*Problem statement*:
Restate the complete material exactly.

= = =

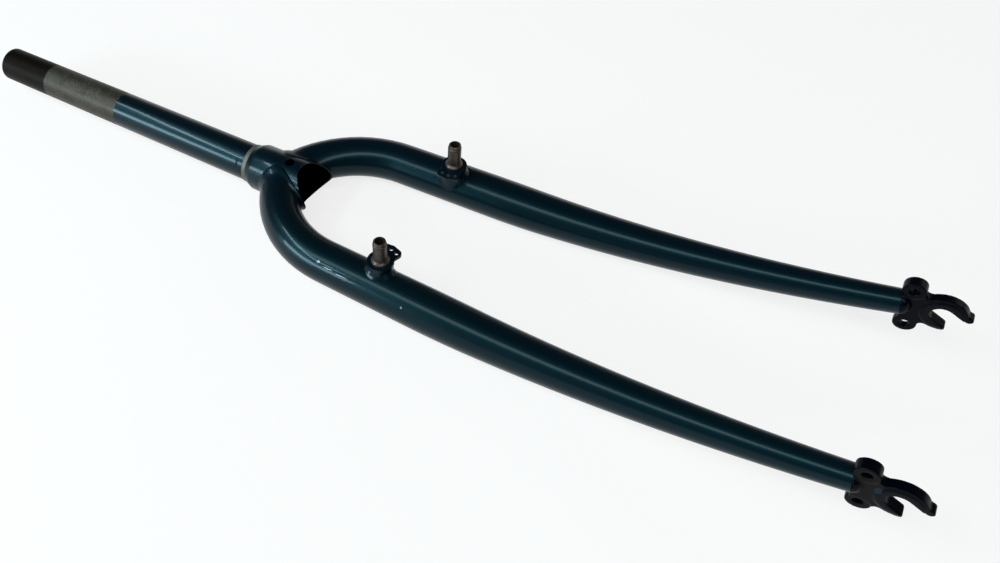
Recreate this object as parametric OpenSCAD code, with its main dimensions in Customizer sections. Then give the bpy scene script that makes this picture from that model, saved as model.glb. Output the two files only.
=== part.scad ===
// Rigid steel bicycle fork with a threaded steerer, two bent blades and cantilever brake studs.
// The origin is the middle of the crown race seat, on the steerer's axis.
// +X runs down the steerer towards the wheel's axle, +Y to the rider's left, +Z to the front.
// The fork lies on its back, so its front, with the brake studs, faces up.

/* [Steerer] */
// Outside diameter of the steerer
steerer_d = 25.4; // [24:0.1:27]
// Bore of the steerer, for the quill stem
steerer_bore_d = 22.2; // [20:0.1:23]
// Length of the steerer above the middle of the race seat
steerer_up = 248; // [160:1:300]
// Length of the threaded top
thread_l = 47; // [30:1:70]
// Diameter of the crown race seat
seat_d = 26.4; // [25.6:0.1:28]
// Width of the bare race seat
seat_w = 3.2; // [2:0.1:6]
// Outside diameter of the swollen lower steerer
crown_d = 31.5; // [29.5:0.1:33]
// Wall of the swollen lower steerer
crown_wall = 2.4; // [1.6:0.1:3]
// Length below the race seat over which the steerer swells
swell_l = 5; // [3:0.5:8]
// Distance from the race seat down to the steerer's open lower end, at its sides
crown_end = 52.5; // [50:0.5:56]
// Depth of the arch cut into the front and back of that end
arch_rise = 12.5; // [8:0.5:14]
// Width of the keyway in the back of the thread
keyway_w = 3.4; // [2.5:0.1:4.5]
// Depth of the keyway
keyway_depth = 0.8; // [0.5:0.1:1]

/* [Crown hole] */
// Diameter of the hole through the front and back of the crown
crown_hole_d = 6.5; // [5:0.1:8]
// Distance of the crown hole below the race seat
crown_hole_x = 31; // [28:0.5:33]

/* [Blades] */
// Outside diameter of a blade above its taper
blade_d = 26; // [24:0.2:28]
// Wall of a blade
blade_wall = 1.5; // [1:0.1:2]
// Outside diameter of a blade at its lower end
blade_tip_d = 12.6; // [11:0.1:15]
// Radius of the bend at the crown, on the blade's centre line
bend_r = 68; // [62:1:74]
// Distance below the race seat at which the bend ends
bend_end = 88; // [84:1:96]
// Distance from the steerer's axis to a blade's axis at the end of the bend
blade_out = 47.2; // [45:0.1:50]
// Distance from the end of the bend to the start of the taper
taper_start = 62; // [55:1:75]
// Distance from the end of the bend to the start of the rake
rake_start = 71; // [65:1:90]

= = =

*The completed task*:
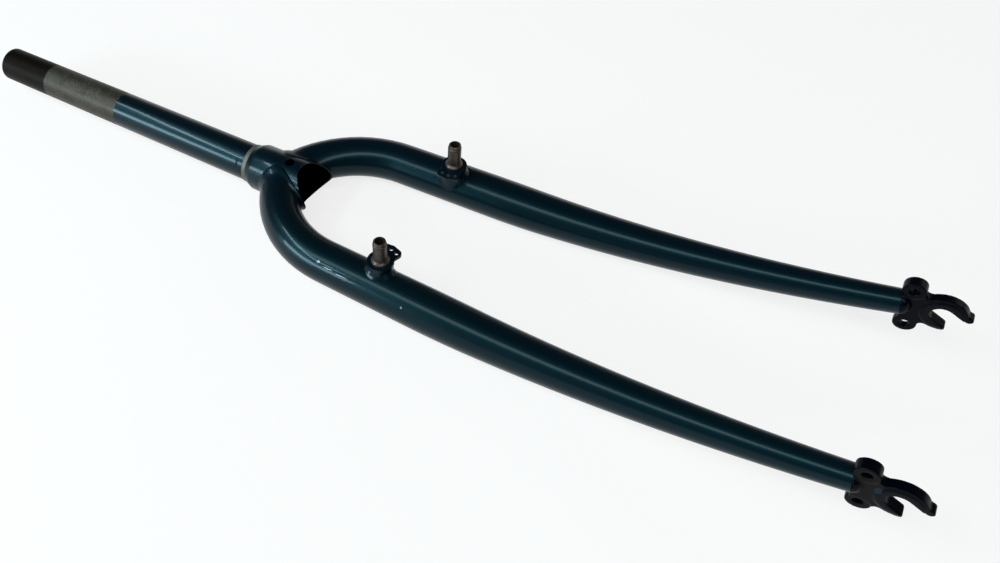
Recreate this object as parametric OpenSCAD code, with its main dimensions in Customizer sections. Then give the bpy scene script that makes this picture from that model, saved as model.glb. Output the two files only.
=== part.scad ===
// Rigid steel bicycle fork with a threaded steerer, two bent blades and cantilever brake studs.
// The origin is the middle of the crown race seat, on the steerer's axis.
// +X runs down the steerer towards the wheel's axle, +Y to the rider's left, +Z to the front.
// The fork lies on its back, so its front, with the brake studs, faces up.

/* [Steerer] */
// Outside diameter of the steerer
steerer_d = 25.4; // [24:0.1:27]
// Bore of the steerer, for the quill stem
steerer_bore_d = 22.2; // [20:0.1:23]
// Length of the steerer above the middle of the race seat
steerer_up = 248; // [160:1:300]
// Length of the threaded top
thread_l = 47; // [30:1:70]
// Diameter of the crown race seat
seat_d = 26.4; // [25.6:0.1:28]
// Width of the bare race seat
seat_w = 3.2; // [2:0.1:6]
// Outside diameter of the swollen lower steerer
crown_d = 31.5; // [29.5:0.1:33]
// Wall of the swollen lower steerer
crown_wall = 2.4; // [1.6:0.1:3]
// Length below the race seat over which the steerer swells
swell_l = 5; // [3:0.5:8]
// Distance from the race seat down to the steerer's open lower end, at its sides
crown_end = 52.5; // [50:0.5:56]
// Depth of the arch cut into the front and back of that end
arch_rise = 12.5; // [8:0.5:14]
// Width of the keyway in the back of the thread
keyway_w = 3.4; // [2.5:0.1:4.5]
// Depth of the keyway
keyway_depth = 0.8; // [0.5:0.1:1]

/* [Crown hole] */
// Diameter of the hole through the front and back of the crown
crown_hole_d = 6.5; // [5:0.1:8]
// Distance of the crown hole below the race seat
crown_hole_x = 31; // [28:0.5:33]

/* [Blades] */
// Outside diameter of a blade above its taper
blade_d = 26; // [24:0.2:28]
// Wall of a blade
blade_wall = 1.5; // [1:0.1:2]
// Outside diameter of a blade at its lower end
blade_tip_d = 12.6; // [11:0.1:15]
// Radius of the bend at the crown, on the blade's centre line
bend_r = 68; // [62:1:74]
// Distance below the race seat at which the bend ends
bend_end = 88; // [84:1:96]
// Distance from the steerer's axis to a blade's axis at the end of the bend
blade_out = 47.2; // [45:0.1:50]
// Distance from the end of the bend to the start of the taper
taper_start = 62; // [55:1:75]
// Distance from the end of the bend to the start of the rake
rake_start = 71; // [65:1:90]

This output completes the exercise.